Árbol originario del continente asiático, traído por los españoles a la América Latina. Su presencia en la dieta humana se ha vuelto notable a partir de la segunda mitad del siglo XX.
Las ciruelas son muy versátiles, pueden emplearse en pasteles, jaleas, mermeladas y gelatinas, pero también acompañando diversos platos con carnes o ensaladas. Yo la he comido en La Tumbita –en una fiesta de la cooperativa Camilo Cienfuegos– preparada al cordero por los japoneses de Júcaro; puedo asegurar que esta fruta da a las carnes un toque exquisito y viceversa.
El jugo de la ciruela suele fermentarse en muchos países para elaborar bebidas alcohólicas, o bien, incluirlo en diferentes tipos de vinos a los cuales enriquece con más aroma, cuerpo y sabor frutal.
Esta pequeña drupa posee alto valor alimenticio, aporta azúcar e hidratos de carbono para que el organismo cuente con energía suficiente. También mejora la vista y el crecimiento infantil, al mismo tiempo intensifica las funciones del sistema inmunológico.

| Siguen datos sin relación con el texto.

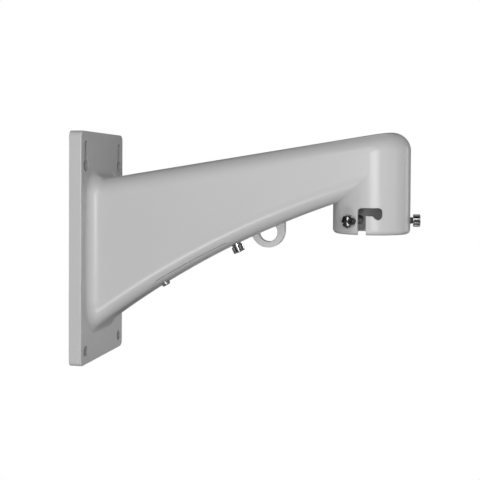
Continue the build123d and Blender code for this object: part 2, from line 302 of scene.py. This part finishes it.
def hang_lamp(name, azimuth, elevation, width, height, power):
    """An area lamp that faces the bracket, from degrees to the right of its side view and degrees up."""
    turn = radians(azimuth)
    rise = radians(elevation)
    away = Vector((sin(turn) * cos(rise), -cos(turn) * cos(rise), sin(rise)))
    lamp_data = bpy.data.lights.new(name, "AREA")
    lamp_data.shape = "RECTANGLE"
    lamp_data.size = width
    lamp_data.size_y = height
    lamp_data.energy = power
    lamp = bpy.data.objects.new(name, lamp_data)
    lamp.location = lamp_target + away * lamp_distance
    lamp.rotation_euler = (-away).to_track_quat("-Z", "Y").to_euler()
    bpy.context.scene.collection.objects.link(lamp)


for lamp_name, setting in lamps.items():
    hang_lamp(lamp_name, **setting)
bpy.context.scene.view_settings.view_transform = "Standard"
print("lamps:", ", ".join(lamps))

# %% [markdown]
# ## Building a finish
# Every finish below is built from the same few steps: noise at the place on the bracket, a blend of
# two colours, a bump and one Principled surface. Each step has a short function. Places are in metres,
# so a noise's scale says how many clouds there are to the metre, and a bump's height is a real one.

# %% Finish helpers
def new_finish(name):
    """An empty material of that name, and the bench to build it on."""
    material = bpy.data.materials.new(name)
    material.use_nodes = True
    return material, Bench(material.node_tree)


def noise(bench, place, scale, detail):
    """Grey clouds, that many to the metre, with that many layers of finer ones."""
    settings = {"noise_dimensions": "3D"}
    sockets = {"Vector": place, "Scale": scale, "Detail": detail}
    outputs = bench.add("ShaderNodeTexNoise", settings, sockets)
    return next(iter(outputs.values()))


def blend(bench, share, base, other):
    """The base colour where the share is 0, the other where it is 1, and a mix between."""
    sockets = {"Factor": share, "A": base, "B": other}
    return bench.add("ShaderNodeMix", {"data_type": "RGBA"}, sockets)["Result"]


def bumped(bench, height):
    """The surface's normal, tilted by a height in metres."""
    return bench.add("ShaderNodeBump", None, {"Height": height, "Distance": 1.0})["Normal"]


def coat_with(bench, sockets):
    """A Principled surface with those sockets, joined to the material's output."""
    skin = bench.add("ShaderNodeBsdfPrincipled", None, sockets)
    bench.add("ShaderNodeOutputMaterial", None, {"Surface": skin["BSDF"]})


def give_finish(material, *nodes):
    """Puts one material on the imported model's pieces of those names, over their whole surface."""
    for node in nodes:
        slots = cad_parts[node].data.materials
        slots.clear()
        slots.append(material)
    print(material.name, "on", ", ".join(nodes))


print("finish helpers ready")

# %% [markdown]
# ## Powder coat
# The casting and its cover are powder coated in a light satin grey. Powder melts into a skin with a
# very fine ripple, like orange peel, over sand-cast metal that is not quite flat. Both are far finer
# than the shape, so they are bumps rather than geometry, worked out from the place on the bracket.
# The ripple also breaks up the gloss a little, and the tone drifts by a percent or two. The walls of
# the cup's bore and of the holes through the plate are painted a darker, duller grey, as painted shade
# deep in those recesses. A mask, also worked out from the place, swaps the paint for it there.

# %% Mix the powder coat
paint_light = (0.515, 0.515, 0.515, 1.0)
paint_dark = (0.490, 0.490, 0.490, 1.0)
# painted shade: the darker grey on the walls of the cup's bore and of the plate's holes
recess_shade_grey = (0.31, 0.31, 0.31, 1.0)
drifts_per_metre = 22.0
waves_per_metre = 70.0
ripples_per_metre = 900.0
grains_per_metre = 3200.0
wave_height = 0.00002
ripple_height = 0.000008
grain_height = 0.000003
paint_roughness = 0.26
ripple_roughness = 0.10
recess_shade_roughness = 0.35
paint_specular = 0.4
cup_axis_reach = 0.2495
cup_bore_radius = 0.027
bore_top = 0.045
plate_thickness = 0.011
holes_half_width = 0.046
holes_half_height = 0.096
mask_edge = 0.0001


def below(wire, limit):
    """1 below a limit and 0 above it, with a soft edge."""
    return 1.0 - share_between(wire, limit + mask_edge, mask_edge)


powder_coat, bench = new_finish("powder coat")
place = bench.add("ShaderNodeTexCoord")["Object"]
drift = noise(bench, place, drifts_per_metre, detail=3.0)
waviness = noise(bench, place, waves_per_metre, detail=1.0)
ripple = noise(bench, place, ripples_per_metre, detail=2.0)
grain = noise(bench, place, grains_per_metre, detail=1.0)

from_axis = bench.add("ShaderNodeVectorMath", {"operation": "SUBTRACT"}, {
    0: place,
    1: (cup_axis_reach, 0.0, 0.0),
})
ways = bench.add("ShaderNodeSeparateXYZ", None, {"Vector": place})
in_bore = below(level_reach(bench, from_axis["Vector"]), cup_bore_radius) * below(ways["Z"], bore_top)
inside_outline = below(abs(ways["Y"]), holes_half_width) * below(abs(ways["Z"]), holes_half_height)
past_back = share_between(ways["X"], mask_edge, mask_edge)
before_front = below(ways["X"], plate_thickness - 2 * mask_edge)
# painted shade: 1 on the walls of the cup's bore and of the plate's holes, 0 elsewhere
recess_shade = in_bore + inside_outline * (past_back * before_front)

paint = blend(bench, drift, paint_light, paint_dark)
coat_with(bench, {
    "Base Color": blend(bench, recess_shade, paint, recess_shade_grey),
    "Roughness": paint_roughness + ripple * ripple_roughness + recess_shade * recess_shade_roughness,
    "Specular IOR Level": paint_specular,
    "Normal": bumped(bench, waviness * wave_height + ripple * ripple_height + grain * grain_height),
})
give_finish(powder_coat, "bracket_casting", "access_cover")

# %% [markdown]
# ## Gasket rubber
# A thin rubber gasket lies under the cover. Only its edge shows, as a faint line along the seam, so it
# needs no more than a matt dark grey with a fine speckle in its roughness.

# %% Make the rubber
rubber_grey = (0.15, 0.15, 0.15, 1.0)
speckles_per_metre = 1500.0
speckle_height = 0.00002
rubber_roughness = 0.7
speckle_roughness = 0.2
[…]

En cuanto a minerales, es rica en potasio, calcio y magnesio, indispensables para la formación de los huesos y el buen funcionamiento de los músculos. Contiene, además, vitaminas A, B1, B2, C y E; minerales: fósforo, hierro y azufre; otros: pectina, fructuosa, niacina, tiamina y riboflavina.
La ciruela, en cualquiera de sus especies, es un árbol común en toda la isla con amplio empleo en las cercas vivas por la facilidad con que enraízan sus postes o estacas. Estos propagadores se deben cortar al terminar la cosecha porque luego de plantados florecen y fructifican en el próximo año, al mismo tiempo que el árbol-madre de donde fueran tomados.
La ciruela crece bien en casi todo tipo de suelos y resiste largos períodos de sequía. La mayoría de las especies florecen en abril y sus frutos están todavía verdes en julio. Madura muy rápido, pero –y esto es un detalle no menos importante– congelada se conserva por largo tiempo sin perder sus cualidades.